Because it wasn't enough with the beauty, the atmosphere and the mystery. The most beautiful city in Chile also has cats. Cats everywhere.


Anything else? Ah, yes: the day we arrived was also Valentines day. But let me tell you all about our very special Valentines night in the next post.

Tuesday, June 16, 2015

Santiago II

Like any big city, Santiago made us walk a lot, which is always nice since it gives you a feel of what the city is like.

We walked around looking for a place to do our laundry.

We walked around looking for the local market.

Which we finally found, and it was just amazing.
Seriously, so good.
We walked around to see the few sights.

Like the ugly and dirty river.

We walked around (many times) looking for decent coffee.

We walked around to get Chey some new flip-flops (not using the Australian word because the internet is unforgiving).

We walked up and down a hill to go to a nice swimming pool to cool down a bit and rest from the crazy heat of the Chilenian summer.

People soup.
And in walking we found that the city is actually not boring, but vibrant in a discrete way.

We enjoyed the colours, sounds and smells from the market; and above all we discovered that people from Santiago are extremely smiley and helpful and easy to approach.

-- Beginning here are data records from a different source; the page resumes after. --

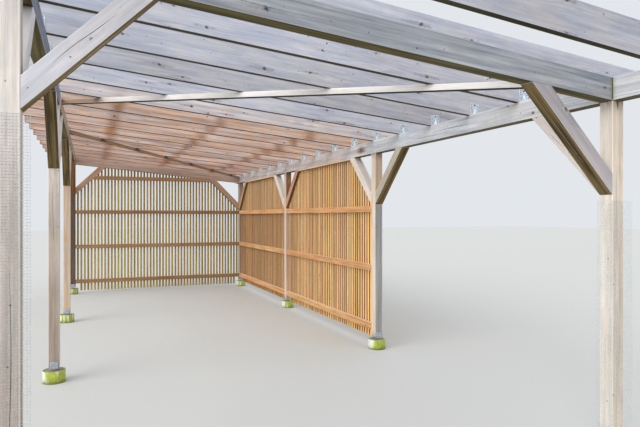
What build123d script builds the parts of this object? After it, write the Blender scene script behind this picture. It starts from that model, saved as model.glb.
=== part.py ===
from build123d import *
from math import ceil, cos, radians, tan
import os

os.makedirs("parts", exist_ok=True)

# Driving sizes in mm
post_size = 98
bay_length = 3190
bay_count = 3
clear_width = 3350
right_underside = 2305
roof_angle = 5.1

beam_depth = 148
beam_past_joist = 50
beam_joint_gap = 2

joist_spacing = 600
joist_thickness = 48
joist_depth = 198
joist_overhang = 430
front_overhang = 385

brace_size = 98
brace_drop = 605
wind_batten = 48
wind_start_front = 1090
wind_start_rear = 1034
wind_inset_front = 70
wind_inset_rear = 25

footing_radius = 100
footing_wall = 8
footing_height = 115
core_recess = 5
post_foot = 140
anchor_plate = 5
anchor_width = 70
anchor_leg = 60
anchor_stem = 22

rail_height = 73
rail_thickness = 48
rail_foot = 215
rail_step = 698
right_rail_count = 3
rear_rail_count = 4
top_batten = 22
slat_width = 36
slat_thickness = 21
slat_pitch = 64
right_slat_foot = 120
rear_slat_foot = 60
footing_clearance = 8
anchor_clearance = 4
pane_thickness = 4

bracket_width = 90
bracket_leg = 105
bracket_foot = 95
bracket_plate = 3
bracket_rib = 16
bracket_rib_reach = 40

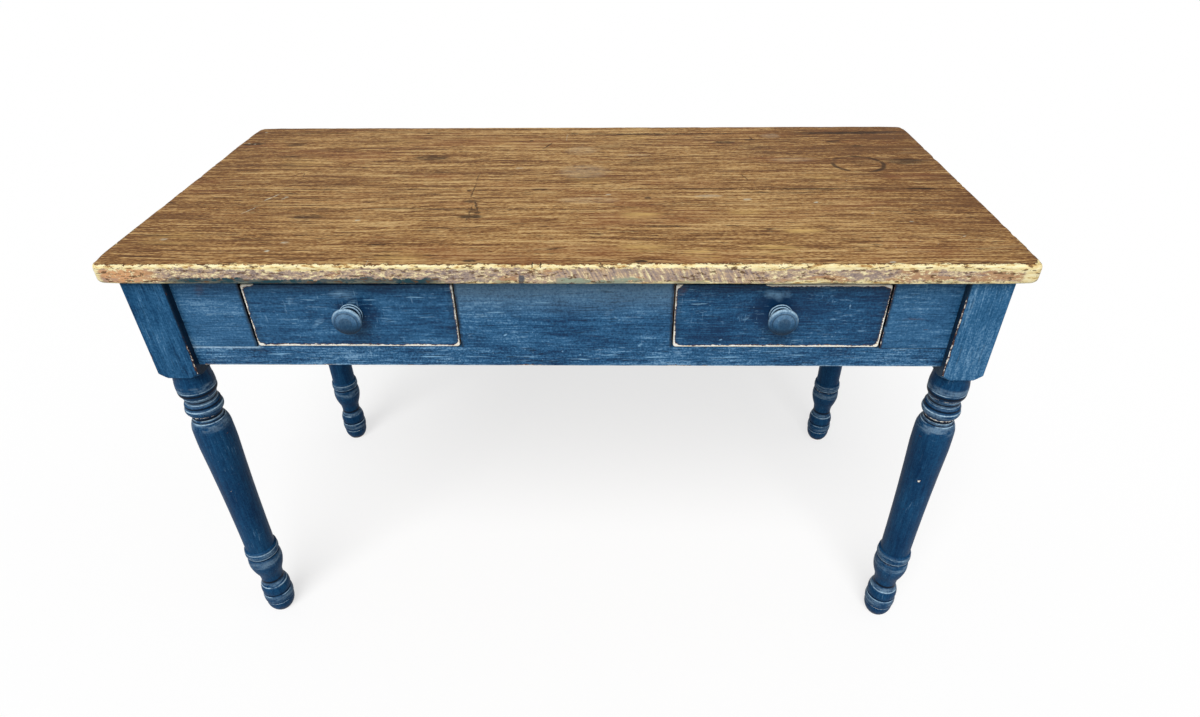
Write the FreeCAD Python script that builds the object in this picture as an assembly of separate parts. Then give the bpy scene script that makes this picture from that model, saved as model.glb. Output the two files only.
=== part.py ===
# Kitchen table with two drawers: a scrubbed pine top on a painted base with turned legs.
# Millimetres. +Z is up and the feet stand on Z = 0. X = 0 is the middle of the length. The
# front, with the drawers, faces -Y, and Y = 0 is halfway from the knobs to the back edge.
# Every piece is a solid of its own, cut by its neighbours' tenons, tongues, tails and nails.

import FreeCAD, Part
import os

Vector = FreeCAD.Vector

# ---------------------------------------------------------------- driving dimensions

TABLE_LENGTH = 1264.0
TABLE_HEIGHT = 762.0
TOP_DEPTH = 586.0
TOP_THICKNESS = 28.0

# The top: two boards, tongued and grooved.
FRONT_BOARD_WIDTH = 265.0
TONGUE_THICKNESS = 8.0
TONGUE_DEPTH = 9.0
TOP_CORNER_RADIUS = 12.0
TOP_UPPER_ROUNDING = 4.0
TOP_LOWER_ROUNDING = 3.0
TOP_SIDE_OVERHANG = 24.0
TOP_FRONT_OVERHANG = 12.0
TOP_BACK_OVERHANG = 6.0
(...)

And we took some interesting shots.

Like this lady melon.
Or this cat, the president of the market people.
The President cat, chilling by the capsicums.
This was made the day Chey and I discovered we could edit pictures online.
Chey is so cool that he bought that melon juice because
it matched his t-shirt.

Boy and his beloved cat.
Most random walls near our hostel were covered with art.
A creepy abandoned old house.
Pretty street art.

"Funicular", or an elevator that takes you to the top of Santiago, the Cerro San Cristobal.

Chey and a view of Santiago. That mist you see is actually pollution :/

Enjoying the city view and the crazy summer heat.

Strange and sort of cute water source.

However, we stayed there only for a few days to recharge our batteries after so much hitchhiking adventures.

Actually,  I couldn't wait to get up north, to one of the (many) cities of my dreams: Valparaiso.